Now tell me a little bit about your job, in addition to being in charge of the central office. I'd be interested in how you work with governments, how you try to influence governments, because that must also be an important part of your agenda.
Yes. Ultimately it is governments who keep the keys of the prisons and who decide to close them or who decide to bring to justice those officers who are responsible for the human rights violations. So it is those governments that we need to convince. And we try to reason with them. In our interaction with governments, we remind them that they have international obligations because they are part of a wider community in the United Nations where they have, by consensus, developed a set of rules, and unless, in the world in which we live, governments abide by those rules, it could be chaos.
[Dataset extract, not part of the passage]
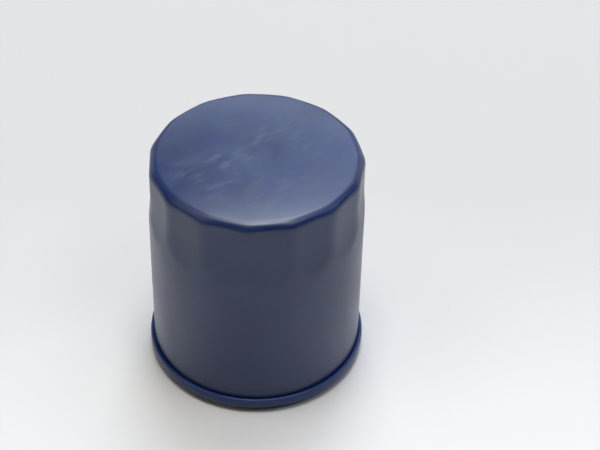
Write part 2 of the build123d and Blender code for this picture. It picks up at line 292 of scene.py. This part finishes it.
def make_canister():
    """The drawn can, with soft wrench corners and its lower edge hooked into the seam."""
    def level_row(level, depth):
        flat, wall, height, round_share = level

        def row(angle):
            radius = fluted_radius(flat, wall, angle, round_share) if flat > 0 else 0.0
            dent = depth * (wave(angle, height, 3.0) - 1) * min(radius / full_dent_radius, 1)
            return radius + dent, height
        return row

    outside, inside = can_levels(0.0), can_levels(CAN_WALL)
    wobble, full_dent_radius = 0.02, 30.0
    wall = CAN_RADIUS - CAN_WALL / 2
    fold = BEAD_BOTTOM + COVER_SHEET + 2 * SHEET_GAP + CAN_WALL / 2
    hook = CAN_RADIUS + COVER_SHEET + 2 * SHEET_GAP + CAN_WALL / 2
    hem_top, hook_top, bend = 9.0, BEAD_TOP - 1.3, 0.545
    hem = sheet(
        [(wall, hem_top), (wall, fold), (hook, fold), (hook, hook_top)],
        [bend, bend], CAN_WALL, start_radius=0.0,
    )
    lowest = outside[-1][2]
    beyond_flats = FLAT_DISTANCE + 2
    rows = [level_row(level, wobble) for level in outside]
    for height in spread(lowest, hem_top, 20)[1:-1]:
        rows.append(level_row((beyond_flats, CAN_RADIUS, height, 0.0), wobble))
    rows += plain_rows(hem)
    for height in spread(hem_top, lowest, 8)[1:-1]:
        rows.append(level_row((beyond_flats, CAN_RADIUS - CAN_WALL, height, 0.0), 0.0))
    rows += [level_row(level, 0.0) for level in reversed(inside)]
    columns_per_flat = 24
    columns = FLAT_COUNT * columns_per_flat
    shell = make_object("canister_shell", *turned(rows, columns, closed=False))
    install(shell, "canister", "can_paint")


# ---- Base --------------------------------------------------------------------------------------
def make_seam_cover():
    """The cover that holds the gasket and is rolled round the can's hook, as a bead."""
    half = COVER_SHEET / 2
    against_plate, lip = PLATE_BOTTOM - half, 3.3
    inner_edge, inner_fold, groove_inner = 26.2, 29.1, 30.45
    groove_outer, outer_fold = 36.2, 37.17
    panel = BEAD_BOTTOM + half
    outer_wall = BEAD_RADIUS - half
    hook = CAN_RADIUS + SHEET_GAP + half
    hook_end = BEAD_BOTTOM + 1.6
    chuck_wall = CAN_RADIUS - CAN_WALL - SHEET_GAP - half
    outline = sheet([
        (inner_edge, against_plate), (inner_fold, against_plate), (inner_fold, lip),
        (groove_inner, lip), (groove_inner, against_plate), (groove_outer, against_plate),
        (groove_outer, lip), (outer_fold, lip), (outer_fold, against_plate),
        (chuck_wall, against_plate), (chuck_wall, panel), (outer_wall, panel),
        (outer_wall, BEAD_TOP - half), (hook, BEAD_TOP - half), (hook, hook_end),
    ], [0.8, 0.65, 0.65, 0.6, 0.6, 0.475, 0.475, 0.8, 0.8, 1.09, 1.09, 0.545, 0.545], COVER_SHEET)
    fullness, unevenness = 0.42, 0.04

    def bead_row(point):
        radius, height = point
        on_outer_wall = min(max((radius - outer_wall) / half, 0.0), 1.0)
        from_middle = abs(2 * height - BEAD_TOP - BEAD_BOTTOM) / (BEAD_TOP - BEAD_BOTTOM)
        bulge = fullness * from_middle**2

        def row(angle):
            rolled_in = unevenness * (1 - wave(angle, height, 9.0, around=9.0, up=0.0)) / 2
            return radius - on_outer_wall * (rolled_in + bulge), height
        return row

    cover = make_object("seam_cover_rolled", *turned([bead_row(p) for p in outline], 360))
    install(cover, "seam_cover", "cover_paint")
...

But we don't just try to use reason because governments have different priorities that sometimes clash with one another and they have to make choices. So in addition to reasoning and having this dialog and trying to convince them that it is in their best interests to respect and promote human rights, we use also the force of moral pressure, the pressure from public opinion, the pressure from public opinion both at home and internationally. That we do by exposing the violations that are taking place. No governments want to be portrayed internationally as a government that is breaking international rules, as a government that is torturing its own people. So what we do all the time is to make sure that the information is out there. They would rather have the information suppressed. We make sure the information is out there in the general public, and we ask our members then to take action, so that governments being bombarded by letters coming from all over the world see that their action actually is out there, that it is known to everybody. And that it is a shame. It is through this pressure, coming from ordinary people who at the same time will be lobbying their own government to exercise pressure as well on the government that we are targeting. So it is this whole campaign that leads to the results which are sometimes positive.